The eight members of the Ibrahim family, their home destroyed, some of their children wounded, their funds dried up, symbolize today's Lebanon. Like this country, which lacks revenues to meet basic relief and reconstruction needs, the Ibrahims find themselves without a source of income. The father was a stevedore at Beirut port - one of the government's main revenue sources - when fighting closed it last month.
In a country where 500,000 people are homeless, the Ibrahims have been forced to flee their home three times in nine years. They now live in a single room in the Raml el Zarif school - ''home'' to some 400 other refugees.
In a country where Lebanese agricultural production has been halved over the past two years, the Ibrahims constantly worry about the source of their next meal.
In a country whose capital city school system has closed down yet again, this time indefinitely, the Ibrahims are concerned about their children's future.
And, finally, in a country whose nine leading warlords have again just failed to patch up their differences in reconciliation talks, the Ibrahims are among those who fear that their society is about to disintegrate.
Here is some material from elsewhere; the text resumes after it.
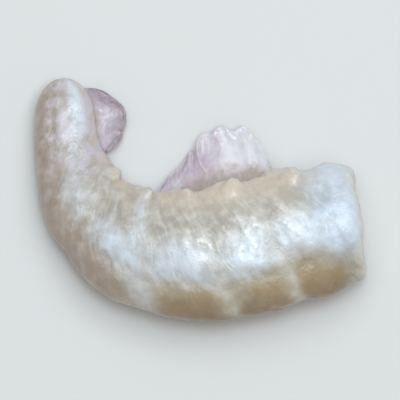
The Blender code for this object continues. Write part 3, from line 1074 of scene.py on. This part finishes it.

An entire generation of Lebanese has grown up experiencing local wars and foreign invasions. Economists and diplomats estimate that up to two-thirds of Lebanon's 3.5 million people have been displaced since the 1975-76 civil war began, many several times.
Minister of Health Adnan Mrowa said this week that half a million Lebanese had been ''thrown onto the streets'' over the last few months - a figure he said was equivalent, proportionately, to 30 million Americans being made homeless in the United States.
The sense of desperation is evident here in the familiar sight of trucks, thronged by men, women, and children, distributing water, tuna, blankets, rice, candles, and soap. The International Red Cross, just one of many local and foreign relief agencies operating at full steam in Lebanon, distributed basics to 72,000 in Beirut in February alone.
''There is a huge problem of poverty that the war has created,'' said Serge Caccia of the Red Cross. ''We can give someone food and a blanket, but we cannot give him a job.''
Until the latest phase of the war began in February, the 10 members of the Said Ahmed family had managed somehow to survive intact. But this middle-class family is now hiding out in the Clemenceau Cinema's underground snack bar, living most of the time in darkness save for a tiny gas lantern that burns one dollar's worth of fuel every three hours.
Walid Said Ahmed, a government civil servant, rarely changes from his pajamas , oblivious as to whether it is night or day. The family sleeps on the cinema's aisles.
Despite a string of cease-fires declared over the past six weeks, they have not dared go to their home near the volatile ''green line'' that divides Muslim-dominated west Beirut from the Christian east.
''After nine years of cease-fires, you don't believe in them anymore,'' he explains.
The Said Ahmeds have not traveled to east Beirut since the first trouble broke out nine years ago, mainly for fear of being kidnapped by Christian militias. Thousands have been abducted on both sides of the line and in other parts of Lebanon, many never heard of again.
Although the Lausanne participants agreed to a swap of prisoners and kidnap victims, disputes over lists of names have so far prevented an exchange. Many Beirutis say that this shows how little commitment to peace there is among the politicos.
The Said Ahmeds are well off compared with the 500 crowded into the Broadway Cinema on Hamra Street. Every government school and public building in west Beirut, where the situation is worse because of heavy bombing last month, is full of homeless people.
In the past, the extended family has been a source of aid during crises. But Marwan Iskandar, a leading local economist, says that ''cushion'' is gone because of the physical destruction and the near collapse of the economy.
''There are either no funds or no space to take in outside family anymore,'' he said.
The disintegration of life in a once highly-sophisticated country has been further complicated by the absence of regular electricity since last August, which in turn has affected pumps needed to supply water.
Garbage collection is limited to lulls in the fighting, and, at that, is erratically provided by private business groups, militias, or relief agencies.